Il 26 febbraio 1983, dopo un’estate in cui i killer mafiosi uccisero 21 uomini in appena 14 giorni nel “triangolo della morte” (Casteldaccia, Bagheria, Altavilla Milicia), si svolse la prima marcia antimafia da Bagheria a Casteldaccia lungo la strada dei valloni. Trent’anni dopo, con meno capelli, qualche chilo in più, ma la stessa voglia di gridare contro la mafia, gli organizzatori di allora si sono ritrovati su quelle stesse strade. Ecco il resoconto dello scrittore Giorgio D’Amato.
Mignazza, penso io, questa idea è bella forte: ci eviteremo i discorsi retorici dei politici di turno che come conoscono loro la ricetta dello stufato di cavoli manco mia nonna ai tempi di fame e guerra mondiale. Se i politici non possono parlare, si suppone che non ci saranno. Macchè: il nuovo politico, quello dell’era di facebook, non gliene frega niente di parlare in pubblico, lui in mezzo alla gente ci va per farsi fare le fotografie, che poi le mette su facebook e dimostra impegno sociale. E così sarà.
Il fiume di studenti che arriva in piazza trova un palchetto conzato come una cassata tricolore: alle spalle lo stendardo con la scritta Trent’anni di marcia antimafia, e sul palchetto il presidente della provincia e una bella manata di sindaci che quelli che conosco sono tutti di militanza o provenienza PDL.
Sono proprio belli: il presidente della provincia in mezzo, i sindaci ai lati. E sono generosi nel donare sorrisi paterni agli studenti che leggono cose belle contro la mafia (dieci e lode alla ragazzina che conclude il suo intervento tirando fuori un fazzoletto rosso). Li guardano come se fossero figli loro. Che io invece guardo a loro e mi pare di leggergli nel pensiero, e nel pensiero gli leggo quella frase che certe volte è scritta nei muri dei cimiteri: eravamo come voi, sarete come noi.
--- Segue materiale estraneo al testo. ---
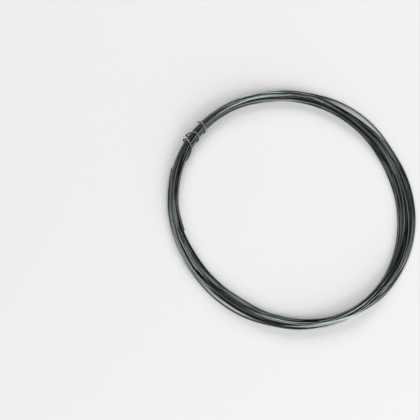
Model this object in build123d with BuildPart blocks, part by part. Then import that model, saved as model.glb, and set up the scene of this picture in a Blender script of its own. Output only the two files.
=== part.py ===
"""A coil of dark aluminium wire: a loose oval bundle of turns, bound by the wire's own tail.

Millimetres, +Z up. The coil lies flat on the floor, which is z = 0. +X runs along its longer
axis, and the binding is at the -X end. Angles are in degrees round +Z, from +X, and one lap of
them is one turn of the wire.
"""

import os
from math import cos, pi, radians, sin, tan

from build123d import *

os.makedirs("parts", exist_ok=True)

# The wire
wire_diameter = 1.0
wire_sides = 8  # where the wire shows by itself it is eight-sided, near enough round at this size
turns = 36
packing = 0.8  # share of the bundle's section that is metal

# The oval that the middle of the bundle follows
half_length = 93.3
half_breadth = 83.6
corner_reach = 0.37  # it also bulges a little at three places, of which this is the first
corner_angle = 100

# How wide the bundle lies, seen from above: it is drawn in at the binding and fans out elsewhere
mean_width = 9.4
lean_width = 1.6  # wider on one side of the coil
lean_angle = 23
fan_width = 2.0  # wide twice in a lap
fan_angle = 57
skew_width = 1.15  # wide three times in a lap
skew_angle = 39
ripple_width = 0.55  # wide four times in a lap
ripple_angle = 38

# The turns that show on the bundle's surface
shown_turns = 20
groove_depth = 0.3
drift = 0.8  # how many places a shown turn moves round the bundle and back in one lap
span_ends = (152, 212, 282, 334, 430, 512)  # where the lofted spans of the bundle meet
station_step = 8  # degrees between the sections of a span, at most

# The tail, wound round the bundle in a helix that is tight at its cut end and loose at its root
wrap_start = 175.5
wrap_count = 3
first_pitch = 7.5
pitch_growth = 3.6
wrap_clearance = 0.3
wrap_slack = 0.25  # how much further out each wrap stands than the one before
tail_end = 1.5  # degrees from the cut end of the tail to its first wrap
tail_root = 8  # and from its last wrap to where it comes out of the bundle
lift_sharpness = 16  # the higher, the shorter the stretch that the wraps hold off the floor

# Stray turns, each between two angles, and how far each bows out of the bundle's outer side
stray_turns = ((72, 126, 3.9), (236, 300, 3.0))
stray_points = 8
root_depth = 1.4  # depth below the bundle's edge at which a wire leaves it

# The wire's other end, which comes out on the bundle's inner side
inner_end_angle = 230
inner_end_length = 14
inner_end_gap = 0.2

wire_radius = wire_diameter / 2
bundle_area = turns * pi * wire_radius**2 / packing
lift_height = wire_diameter + wrap_clearance


def middle_radius(angle):
    """How far the middle of the bundle is from the coil's centre."""
    oval = (half_length - half_breadth) / 2 * cos(radians(2 * angle))
    corners = corner_reach * cos(radians(3 * (angle - corner_angle)))
    return (half_length + half_breadth) / 2 + oval + corners


def degrees_along(length):
    """The angle that a length along the bundle takes up near the binding."""
    return length / half_length * 180 / pi


def width(angle):
    """Width of the bundle, seen from above."""
    lean = lean_width * cos(radians(angle - lean_angle))
    fan = fan_width * cos(radians(2 * (angle - fan_angle)))
    skew = skew_width * cos(radians(3 * (angle - skew_angle)))
    ripple = ripple_width * cos(radians(4 * (angle - ripple_angle)))
    return mean_width + lean + fan + skew + ripple


def height(angle):
    """Height of the bundle: its section keeps one area, so it is low where it is wide."""
    return 4 * bundle_area / (pi * width(angle))


def wrap_angle(wraps):
    """Where the tail is after a number of wraps, each a little further on than the last."""
    return wrap_start + degrees_along(wraps * (first_pitch + pitch_growth * (wraps - 1) / 2))


wrap_middle = (wrap_start + wrap_angle(wrap_count)) / 2


def lift(angle):
    """How far the wraps hold the bundle off the floor."""
    return lift_height * cos(radians(angle - wrap_middle) / 2) ** lift_sharpness


def middle_level(angle):
    """Height over the floor of the middle of the bundle."""
    return lift(angle) + height(angle) / 2


def place(angle, offset, level):
    """A point at an angle, offset outwards from the bundle's middle, at a height over the floor."""
    reach = middle_radius(angle) + offset
    return (reach * cos(radians(angle)), reach * sin(radians(angle)), level)


def bundle_plane(angle):
    """The plane that cuts the bundle across, with its x outwards and its y upwards."""
    outwards = (cos(radians(angle)), sin(radians(angle)), 0)
    along = (sin(radians(angle)), -cos(radians(angle)), 0)
    return Plane(place(angle, 0, middle_level(angle)), x_dir=outwards, z_dir=along)


def bundle_outline(angle):
    """The bundle's outline: an ellipse, with the back of one turn beside the next."""
    pitch = 2 * pi / shown_turns
    shift = drift * sin(radians(angle - fan_angle))
    points = []
    for turn in range(shown_turns):
        for share, depth in ((0, groove_depth), (0.5, 0)):
            around = (turn + share + shift) * pitch
            across = (width(angle) / 2 - depth) * cos(around)
            points.append((across, (height(angle) / 2 - depth) * sin(around)))
    return points


def bundle_span(first, last):
    """The bundle between two angles, lofted through sections at even steps."""
    steps = -((first - last) // station_step)
    with BuildPart() as span:
        for step in range(steps + 1):
            angle = first + (last - first) * step / steps
            with BuildSketch(bundle_plane(angle)):
                with BuildLine():
                    Polyline(*bundle_outline(angle), close=True)
                make_face()
        loft()
    return span.part


def tail_route():
    """From the tail's cut end on the outer side: over the top, back below, and into the bundle."""
    end = wrap_start - tail_end
    stand_off = wrap_clearance + wire_radius
    points = [place(end, width(end) / 2 + stand_off, middle_level(end))]
    for wrap in range(wrap_count):
        reach = stand_off + wrap * wrap_slack
        for corner, (side, on_top) in enumerate(((1, True), (-1, True), (-1, False), (1, False))):
            angle = wrap_angle(wrap + corner / 4)
            level = lift(angle) + height(angle) + stand_off if on_top else wire_radius
            points.append(place(angle, side * (width(angle) / 2 + reach), level))
    root = wrap_angle(wrap_count) + tail_root
    points.append(place(root, width(root) / 2 - root_depth, middle_level(root)))
    return points


def stray_route(start, end, bow):
    """A turn that leaves the bundle's outer side, bows away from it and comes back."""
    points = []
    for k in range(stray_points):
        share = k / (stray_points - 1)
        angle = start + share * (end - start)
        offset = width(angle) / 2 - root_depth + bow * sin(pi * share)
        points.append(place(angle, offset, middle_level(angle)))
    return points


def inner_end_route():
    """The wire's other end, from inside the bundle to its cut end on the inner side."""
    start = inner_end_angle - degrees_along(inner_end_length)
    turn = (start + inner_end_angle) / 2
    gap = wire_radius + inner_end_gap
    return [
        place(start, root_depth - width(start) / 2, middle_level(start)),
        place(turn, -width(turn) / 2, middle_level(turn)),
        place(inner_end_angle, -width(inner_end_angle) / 2 - gap, middle_level(inner_end_angle)),
    ]


def wire_line(points):
    """Straight runs joined by tangent arcs, each as large as its two runs allow."""
    corners = [Vector(*point) for point in points]
    bends = []
    for before, corner, after in zip(corners, corners[1:], corners[2:]):
        first, second = corner - before, after - corner
        shorter = min(first.length, second.length)
        bends.append(0.45 * shorter / tan(radians(first.get_angle(second)) / 2))
    return FilletPolyline(*points, radius=bends)


def wire_along(points):
    """One stretch of the wire along a route."""
    with BuildPart() as stretch:
        with BuildLine() as line:
            wire_line(points)
        path = line.wire()
        with BuildSketch(Plane(path @ 0, z_dir=path % 0)):
            RegularPolygon(wire_radius, wire_sides)
        sweep(path=path)
    return stretch.part


spans = [bundle_span(first, last) for first, last in zip(span_ends, span_ends[1:])]
strays = [wire_along(stray_route(*stray)) for stray in stray_turns]
tail = wire_along(tail_route())
inner_end = wire_along(inner_end_route())

with BuildPart() as wire_coil:
    add(spans + strays + [tail, inner_end], clean=False)

# The origin is the middle of the box that the coil fills, on the floor
box = wire_coil.part.bounding_box()
wire_coil.part = wire_coil.part.moved(Location((-box.center().X, -box.center().Y, -box.min.Z)))
wire_coil.part.label = "wire_coil"
export_step(wire_coil.part, "parts/wire_coil.step")
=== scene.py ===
"""The coil of dark aluminium wire, as it looks: one wire of 36 loose turns, bound by its own tail.

Metres and +Z up for Blender. The coil is worked out in millimetres and in angles round +Z, as in
the CAD part: a place in the bundle is an angle, an offset outwards from the bundle's middle line
and a level over the floor.
"""

from math import cos, pi, radians, sin

import bmesh
import bpy
import numpy as np
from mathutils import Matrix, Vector


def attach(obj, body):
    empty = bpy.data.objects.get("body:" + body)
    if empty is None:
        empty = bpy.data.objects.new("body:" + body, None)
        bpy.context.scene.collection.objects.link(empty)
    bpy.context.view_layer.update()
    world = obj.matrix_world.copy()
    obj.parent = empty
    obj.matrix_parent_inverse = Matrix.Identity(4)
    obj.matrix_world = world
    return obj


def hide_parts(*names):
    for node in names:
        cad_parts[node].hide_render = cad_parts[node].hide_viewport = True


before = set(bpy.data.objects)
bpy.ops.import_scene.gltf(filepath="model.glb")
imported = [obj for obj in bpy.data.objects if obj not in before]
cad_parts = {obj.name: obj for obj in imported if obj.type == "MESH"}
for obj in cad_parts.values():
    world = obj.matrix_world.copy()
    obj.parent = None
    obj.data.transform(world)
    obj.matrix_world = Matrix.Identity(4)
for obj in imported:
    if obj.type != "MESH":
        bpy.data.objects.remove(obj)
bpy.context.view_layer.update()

MM = 0.001

# ---- The wire
WIRE = 1.0  # its diameter
RADIUS = WIRE / 2
TURNS = 36
STATIONS = 60  # control points in a turn
STEP = 360 / STATIONS  # degrees
CUT_END = 231  # where the wire begins, on the bundle's inner side
LAST = 207  # where its last turn ends and the tail begins, on the outer side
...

Mah! Certe scenette non si possono taliare: mia nonna – quella della pasta e cavoli – direbbe che c’è da restare allibiti (idda non aveva le scuole basse, alluccuti non lo diceva). Alcune professoresse con cui ho parlato dice che rimasero sconcertate però sopportarono.
Uno con la bicicletta si è messo a gridare “Giù i politici dal palco” – mignazza come gridava! Manco dieci secondi e già aveva otto carabinieri alle sue spalle. Allora la moglie di questo con la bicicletta è andata a dire ai carabinieri: lasciatelo stare, è ddu cretino di mio marito, scrisse un libro contro la mafia e non gli bastò per sfogarsi, deve fare a tutti i costi il pulcinella.
Comunque la giornata è finita come trent’anni fa: è arrivata ora di pranzo e tutti se ne sono andati a mangiare. Quello con la bicicletta ha incontrato Vito Lo Monaco, che veramente veramente lo aspettava al varco, e gliel’ha chiesto: “Ma una cosa dal basso non si poteva fare? Solo le scuole, senza le istituzioni”. Iddu rispose di no, che le istituzioni ormai ci vogliono.Della marcia di trent’anni fa rimangono il ricordo e gli ucci ucci sento odor di mafiosucci che i ragazzi gridavano girando per le vie del paese di Casteldaccia, di quella di quest’anno resteranno le fotografie su facebook di uno stendardo, di un po’ di studenti che leggono e dei politici PDL tra lo stendardo e i lettori. E magari magari pure qualche foto di studenti che hanno marciato credendoci vero, che meno male che la maggior parte di loro non lo sapeva di che partito erano quelli che si trovavano sul palco, sennò alla marcia manco ci andavano.